Molai is also chairman of Dharwizi Transport, Zimbabwe’s largest liquid logistics company, and Colovane Enterprises, a distributor of Fuchs lubricants in Zimbabwe, Mozambique and Zambia, and also a partner in Pepsi Zimbabwe.
 
“On the regional inroads, Fuchs has developed into Zambia and Mozambique and Dharwizi into Zambia and DRC,” he says.
Asked what new ventures he has lined up, Molai says as an entrepreneur, he is always on the look-out for business opportunities to exploit market gaps, create value and make money. 
“Of course value creation is about creating employment, servicing unmet needs and helping the community improve through developing entrepreneurialism and sustainable/profitable ventures.  The true entrepreneur seeks challenges; money and profit are by products.”
Turning to his vision for Zimbabwe, Molai says culturally, people need to be more supportive of each other as Zimbabweans in business. 
“My vision is to see investment in Zimbabweans. Investing in our citizens, empowering our people, creating employment for them and helping them create employment for others through entrepreneurial opportunities.  So that this becomes a nation of producers, owners and employers and not employees.  I don’t believe there is a country with so much abundant human and natural resources as Zimbabwe.”
 
Molai has evolved from being one of the guinea pigs for Zimbabwe’s racial integration programmes – where in 1978 he was one of the first black students in a school that was previously reserved for whites – to being one of the continent’s fast-rising businessmen.
 
But what challenges does he face.
 
“I face the challenge that any normal person has,” he says. “How do I continuously improve myself, provide for my family, and make a positive contribution to the lives of those around me. 
 
“As human beings, we all face the same challenges and obstacles to the lives we desire. To overcome these hurdles, we can only clarify our visions, improve ourselves, maximise our potential and live lasting legacies for those to come.”
 
Molai is married to President Robert Mugabe‘s niece, Sandra Molai.
His political connections have given rise to speculation that his meteoric rise in business had political assistance.
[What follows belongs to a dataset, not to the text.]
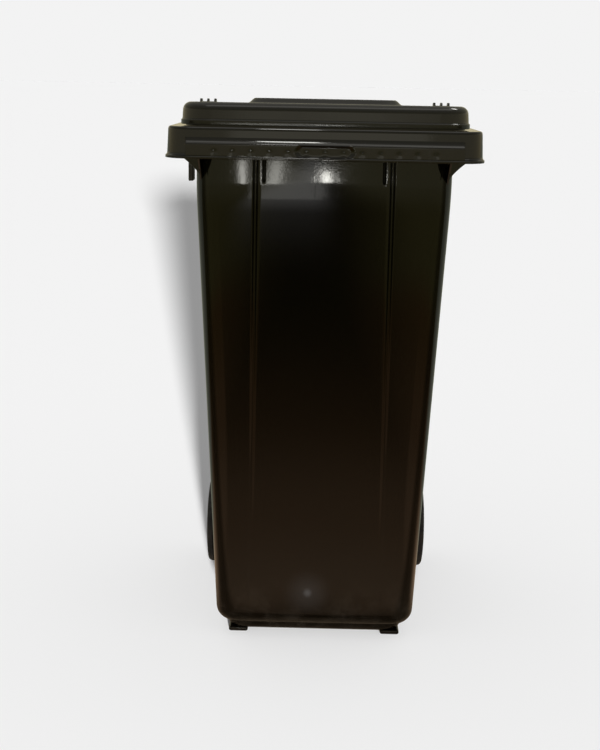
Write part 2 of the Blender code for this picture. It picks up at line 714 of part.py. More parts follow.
def make_lock_spring(name, side, mat):
    """Coil between the plunger's head and the top of its pocket."""
    low = AXLE_Z + PLUNGER_TOP + SPRING_WIRE + GAP
    high = AXLE_Z + POCKET_TOP - SPRING_WIRE - GAP
    centre = side * (POCKET_X + 0.0057)
    curve = bpy.data.curves.new(name, "CURVE")
    curve.dimensions = "3D"
    curve.bevel_depth = SPRING_WIRE
    curve.bevel_resolution = 1
    curve.use_fill_caps = True
    count = SPRING_TURNS * 10 + 1
    line = curve.splines.new("POLY")
    line.points.add(count - 1)
    for i in range(count):
        angle = 2 * math.pi * i / 10
        line.points[i].co = (centre + SPRING_R * math.cos(angle), AXLE_Y + SPRING_R * math.sin(angle),
                             low + (high - low) * i / (count - 1), 1.0)
    coil = bpy.data.objects.new(name + "_curve", curve)
    CUTTERS.objects.link(coil)
    bpy.context.view_layer.update()
    evaluated = coil.evaluated_get(bpy.context.evaluated_depsgraph_get())
    mesh = bpy.data.meshes.new_from_object(evaluated)
    mesh.name = name
    bpy.data.objects.remove(coil, do_unlink=True)
    bm = bmesh.new()
    bm.from_mesh(mesh)
    bmesh.ops.remove_doubles(bm, verts=bm.verts, dist=0.00001)
    bm.to_mesh(mesh)
    bm.free()
    return publish(add_object(name, mesh), mat)


def make_running_gear():
    hub_black = make_material("hub_plastic", HUB_BLACK, 0.45, 0.0)
    rubber = make_material("tyre_rubber", RUBBER, 0.75, 0.0)
    acetal = make_material("bush_plastic", ACETAL, 0.40, 0.0)
    steel = make_material("bright_steel", STEEL, 0.30, 1.0)
    pin_plastic = make_material("pin_plastic", HUB_BLACK, 0.35, 0.0)
    make_axle()
    for label, side in (("left", -1), ("right", 1)):
        make_hinge_pin(f"hinge_pin_{label}", side, pin_plastic)
        make_tyre(f"tyre_{label}", side, rubber)
        make_wheel_centre(f"wheel_centre_{label}", side, hub_black)
        make_bush(f"wheel_bush_{label}", side, acetal)
        make_washer(f"axle_washer_{label}", side, steel)
        make_hub_cap(f"hub_cap_{label}", side, hub_black)
        make_plunger(f"lock_plunger_{label}", side, steel)
        make_lock_spring(f"lock_spring_{label}", side, steel)


make_tub()
make_rim_clip()
make_lid()
make_running_gear()
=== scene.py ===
"""Looks for a two-wheeled 240 litre refuse bin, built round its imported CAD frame.

Metres, +Z up, front towards -Y. Every visible piece is a finer mesh that stands for a CAD node.
"""
import math

import bmesh
import bpy
import numpy as np
from mathutils import Matrix, Vector


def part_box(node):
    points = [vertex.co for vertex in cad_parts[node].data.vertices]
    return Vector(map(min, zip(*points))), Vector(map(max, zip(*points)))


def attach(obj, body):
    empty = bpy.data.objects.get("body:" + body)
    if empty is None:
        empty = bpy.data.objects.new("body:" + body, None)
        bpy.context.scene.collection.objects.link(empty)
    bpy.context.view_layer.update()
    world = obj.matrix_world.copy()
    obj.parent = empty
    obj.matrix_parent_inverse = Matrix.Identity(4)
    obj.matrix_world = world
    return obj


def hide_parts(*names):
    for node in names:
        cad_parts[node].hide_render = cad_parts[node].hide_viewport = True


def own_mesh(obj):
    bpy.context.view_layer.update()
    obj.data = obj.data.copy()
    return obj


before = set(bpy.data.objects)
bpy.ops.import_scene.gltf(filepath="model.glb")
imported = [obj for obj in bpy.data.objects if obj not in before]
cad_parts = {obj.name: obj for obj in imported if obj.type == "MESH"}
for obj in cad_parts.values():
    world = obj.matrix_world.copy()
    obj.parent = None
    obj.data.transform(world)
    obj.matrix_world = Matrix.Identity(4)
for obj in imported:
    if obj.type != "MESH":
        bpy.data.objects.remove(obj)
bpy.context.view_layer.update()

# ------------------------------ sizes, as in the CAD part
WALL = 0.0045
NECK_Z = 0.925
TUB_HALF_W0, TUB_HALF_SLOPE = 0.2022, 0.0374
TUB_FRONT0, TUB_FRONT_SLOPE = -0.2124, -0.1148
TUB_BACK0, TUB_BACK_SLOPE = 0.2250, 0.0400
TUB_CORNER = 0.042
BASE_Z = 0.006
BASE_ROUND = 0.045
BASE_ROUND_Z = 0.062
FRONT_ROUND_FACTOR = 1.5
GROOVE_X_TOP, GROOVE_X_BOTTOM = 0.1250, 0.1325
GROOVE_W, GROOVE_DEPTH = 0.0135, 0.005
GROOVE_BOTTOM_Z, GROOVE_TOP_Z = 0.085, 0.980
SHORT_GROOVE_W, SHORT_GROOVE_GAP = 0.0080, 0.0045

RIM_Z = 1.048
FLANGE_T = 0.004
LIP_Z = 0.992
LIP_OUT, LIP_OUT_FRONT = 0.005, 0.011
COLLAR_HALF_W, COLLAR_FRONT, COLLAR_BACK = 0.285, -0.354, 0.285
COLLAR_CORNER, COLLAR_BACK_CORNER = 0.045, 0.030
BAND_HALF_W, BAND_FRONT, BAND_Z = 0.2495, -0.3615, (0.9955, 1.0200)
THUMB_HALF_W, THUMB_DEPTH = 0.048, 0.0035
COMB_RIB_PITCH = 0.033

LID_HALF_W, LID_FRONT, LID_BACK = 0.2635, -0.3280, 0.2865
LID_CORNER, LID_BACK_CORNER = 0.058, 0.035
LID_Z, LID_BEAD_Z, LID_TOP_Z = 1.0505, 1.0605, 1.0915
LID_BEAD_OUT, LID_FALL, LID_TOP_ROUND, LID_T = 0.0022, 0.0105, 0.015, 0.003
PANEL_HALF_W, PANEL_Y, PANEL_CORNER, PANEL_H = 0.158, (-0.056, 0.235), 0.045, 0.010

HINGE_Y, HINGE_Z = 0.335, 1.0725
FIN_R, EYE_R, PIN_R = 0.016, 0.0095, 0.004
LUG_IN, LUG_OUT = (0.2495, 0.2550), (0.2820, 0.2875)
EYE_X, MID_FIN_X = (0.2556, 0.2814), (0.2660, 0.2710)
BAR_Y, BAR_Z, BAR_R, BAR_HALF = 0.350, 1.054, 0.015, 0.236
ARM_X = (0.222, 0.2445)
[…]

“If anything,” Molai says, “being related to a political figure has been extremely difficult because you are found guilty of crimes you have not committed in the school of public opinion. There’s always an impression that you can’t have done this other than through some political favours.
 
“I do not have a single company that has been a beneficiary of any government tenders and have never felt that tenderpreneurship is entrepreneurship.”
 
Although he is regularly listed among Zimbabwe’s richest, his net worth is still a closely guarded secret.